▶ **GIVEN INFORMATION**
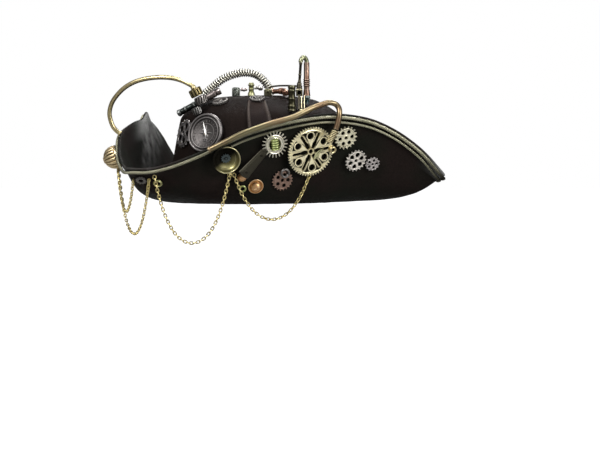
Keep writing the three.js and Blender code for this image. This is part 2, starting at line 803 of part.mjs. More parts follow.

--

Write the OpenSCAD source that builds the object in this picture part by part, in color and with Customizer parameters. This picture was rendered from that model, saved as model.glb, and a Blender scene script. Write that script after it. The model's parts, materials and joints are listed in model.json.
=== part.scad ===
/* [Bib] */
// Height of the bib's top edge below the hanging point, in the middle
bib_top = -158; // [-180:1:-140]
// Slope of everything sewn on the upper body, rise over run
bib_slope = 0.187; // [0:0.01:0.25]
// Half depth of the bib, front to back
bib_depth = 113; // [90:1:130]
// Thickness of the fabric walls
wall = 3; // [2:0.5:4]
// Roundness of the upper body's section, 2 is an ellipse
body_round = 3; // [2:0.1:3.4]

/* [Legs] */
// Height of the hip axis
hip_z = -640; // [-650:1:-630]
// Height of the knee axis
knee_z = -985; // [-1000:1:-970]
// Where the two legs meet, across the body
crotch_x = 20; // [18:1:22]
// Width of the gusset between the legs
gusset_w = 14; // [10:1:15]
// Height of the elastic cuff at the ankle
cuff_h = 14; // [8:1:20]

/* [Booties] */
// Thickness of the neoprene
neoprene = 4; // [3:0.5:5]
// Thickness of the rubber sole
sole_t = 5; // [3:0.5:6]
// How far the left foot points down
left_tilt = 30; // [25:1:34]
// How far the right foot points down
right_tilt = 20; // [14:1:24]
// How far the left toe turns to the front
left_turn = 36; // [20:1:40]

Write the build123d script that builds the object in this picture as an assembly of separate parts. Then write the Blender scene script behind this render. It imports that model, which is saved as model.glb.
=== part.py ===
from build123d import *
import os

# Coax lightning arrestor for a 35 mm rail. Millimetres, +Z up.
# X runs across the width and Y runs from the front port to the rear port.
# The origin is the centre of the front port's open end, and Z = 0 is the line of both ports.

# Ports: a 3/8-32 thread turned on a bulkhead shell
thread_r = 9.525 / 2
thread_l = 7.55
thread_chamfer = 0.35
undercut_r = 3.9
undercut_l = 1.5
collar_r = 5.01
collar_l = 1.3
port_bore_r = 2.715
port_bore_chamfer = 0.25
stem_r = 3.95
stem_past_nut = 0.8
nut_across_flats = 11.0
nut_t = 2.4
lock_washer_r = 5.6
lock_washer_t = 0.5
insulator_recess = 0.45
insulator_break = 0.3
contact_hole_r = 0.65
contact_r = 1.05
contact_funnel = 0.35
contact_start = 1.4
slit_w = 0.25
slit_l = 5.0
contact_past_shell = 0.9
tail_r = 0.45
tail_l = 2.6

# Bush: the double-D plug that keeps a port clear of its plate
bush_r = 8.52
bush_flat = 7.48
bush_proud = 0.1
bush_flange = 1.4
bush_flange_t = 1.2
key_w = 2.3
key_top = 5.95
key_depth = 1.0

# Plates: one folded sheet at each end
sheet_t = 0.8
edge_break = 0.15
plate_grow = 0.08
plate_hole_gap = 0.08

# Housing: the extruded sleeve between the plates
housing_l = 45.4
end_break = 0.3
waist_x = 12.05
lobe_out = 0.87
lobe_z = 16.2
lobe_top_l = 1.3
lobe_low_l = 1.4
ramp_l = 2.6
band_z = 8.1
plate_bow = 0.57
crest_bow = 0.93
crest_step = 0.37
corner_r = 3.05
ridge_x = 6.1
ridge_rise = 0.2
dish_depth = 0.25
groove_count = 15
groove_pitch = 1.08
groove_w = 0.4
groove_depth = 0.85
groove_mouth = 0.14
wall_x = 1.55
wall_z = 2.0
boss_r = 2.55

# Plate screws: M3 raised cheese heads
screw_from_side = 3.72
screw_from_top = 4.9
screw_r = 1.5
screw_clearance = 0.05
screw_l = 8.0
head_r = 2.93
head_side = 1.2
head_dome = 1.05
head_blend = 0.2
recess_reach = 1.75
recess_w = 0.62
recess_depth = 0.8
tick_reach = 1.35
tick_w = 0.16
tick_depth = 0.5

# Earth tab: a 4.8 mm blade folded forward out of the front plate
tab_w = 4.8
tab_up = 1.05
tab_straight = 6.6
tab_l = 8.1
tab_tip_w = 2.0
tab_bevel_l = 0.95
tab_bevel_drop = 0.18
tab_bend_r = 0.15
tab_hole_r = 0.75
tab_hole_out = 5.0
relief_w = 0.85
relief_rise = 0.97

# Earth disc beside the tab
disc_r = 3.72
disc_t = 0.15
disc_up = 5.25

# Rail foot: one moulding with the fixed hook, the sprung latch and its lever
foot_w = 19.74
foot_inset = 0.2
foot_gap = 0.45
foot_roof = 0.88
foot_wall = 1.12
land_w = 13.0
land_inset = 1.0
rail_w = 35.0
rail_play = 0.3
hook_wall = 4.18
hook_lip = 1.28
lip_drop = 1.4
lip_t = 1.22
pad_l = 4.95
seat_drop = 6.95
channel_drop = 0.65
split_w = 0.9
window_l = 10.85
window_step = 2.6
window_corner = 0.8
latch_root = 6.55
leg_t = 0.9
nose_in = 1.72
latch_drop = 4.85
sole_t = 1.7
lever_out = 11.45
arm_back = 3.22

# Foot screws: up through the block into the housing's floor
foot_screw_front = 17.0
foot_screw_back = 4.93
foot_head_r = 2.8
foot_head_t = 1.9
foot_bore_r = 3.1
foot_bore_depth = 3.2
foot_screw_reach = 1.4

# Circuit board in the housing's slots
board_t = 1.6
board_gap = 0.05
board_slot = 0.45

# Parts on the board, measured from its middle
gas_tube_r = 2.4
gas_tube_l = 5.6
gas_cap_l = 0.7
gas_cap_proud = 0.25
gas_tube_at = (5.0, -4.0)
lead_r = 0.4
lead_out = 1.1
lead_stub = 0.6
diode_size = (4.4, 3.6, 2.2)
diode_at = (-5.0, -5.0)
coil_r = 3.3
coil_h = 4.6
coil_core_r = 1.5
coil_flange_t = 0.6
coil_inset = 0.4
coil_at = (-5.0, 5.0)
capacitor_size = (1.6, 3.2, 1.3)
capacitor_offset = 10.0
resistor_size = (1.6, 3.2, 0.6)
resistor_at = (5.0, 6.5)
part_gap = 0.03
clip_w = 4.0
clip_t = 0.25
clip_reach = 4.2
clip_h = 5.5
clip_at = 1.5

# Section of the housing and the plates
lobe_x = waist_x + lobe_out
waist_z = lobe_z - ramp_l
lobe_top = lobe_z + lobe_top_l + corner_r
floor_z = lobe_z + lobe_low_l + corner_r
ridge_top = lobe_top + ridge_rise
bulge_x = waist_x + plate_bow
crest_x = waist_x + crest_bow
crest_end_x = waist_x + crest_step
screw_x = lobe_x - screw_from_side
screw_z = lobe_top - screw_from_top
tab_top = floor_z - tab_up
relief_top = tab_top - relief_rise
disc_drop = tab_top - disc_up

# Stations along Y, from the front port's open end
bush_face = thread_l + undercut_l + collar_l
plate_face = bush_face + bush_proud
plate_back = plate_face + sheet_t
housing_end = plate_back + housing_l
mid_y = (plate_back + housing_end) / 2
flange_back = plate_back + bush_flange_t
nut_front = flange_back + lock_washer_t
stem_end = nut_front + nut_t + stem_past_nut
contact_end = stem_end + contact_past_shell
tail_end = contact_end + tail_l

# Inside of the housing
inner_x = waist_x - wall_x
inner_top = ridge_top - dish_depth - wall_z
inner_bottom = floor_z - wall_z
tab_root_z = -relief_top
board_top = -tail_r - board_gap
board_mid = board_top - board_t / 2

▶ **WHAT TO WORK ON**
Extract and output the part that opens with the line containing "Write the build123d" and closes with the line containing "# The origin", unchanged, ends included.

▶ **EXERCISE RESPONSE**
Write the build123d script that builds the object in this picture as an assembly of separate parts. Then write the Blender scene script behind this render. It imports that model, which is saved as model.glb.
=== part.py ===
from build123d import *
import os

# Coax lightning arrestor for a 35 mm rail. Millimetres, +Z up.
# X runs across the width and Y runs from the front port to the rear port.
# The origin is the centre of the front port's open end, and Z = 0 is the line of both ports.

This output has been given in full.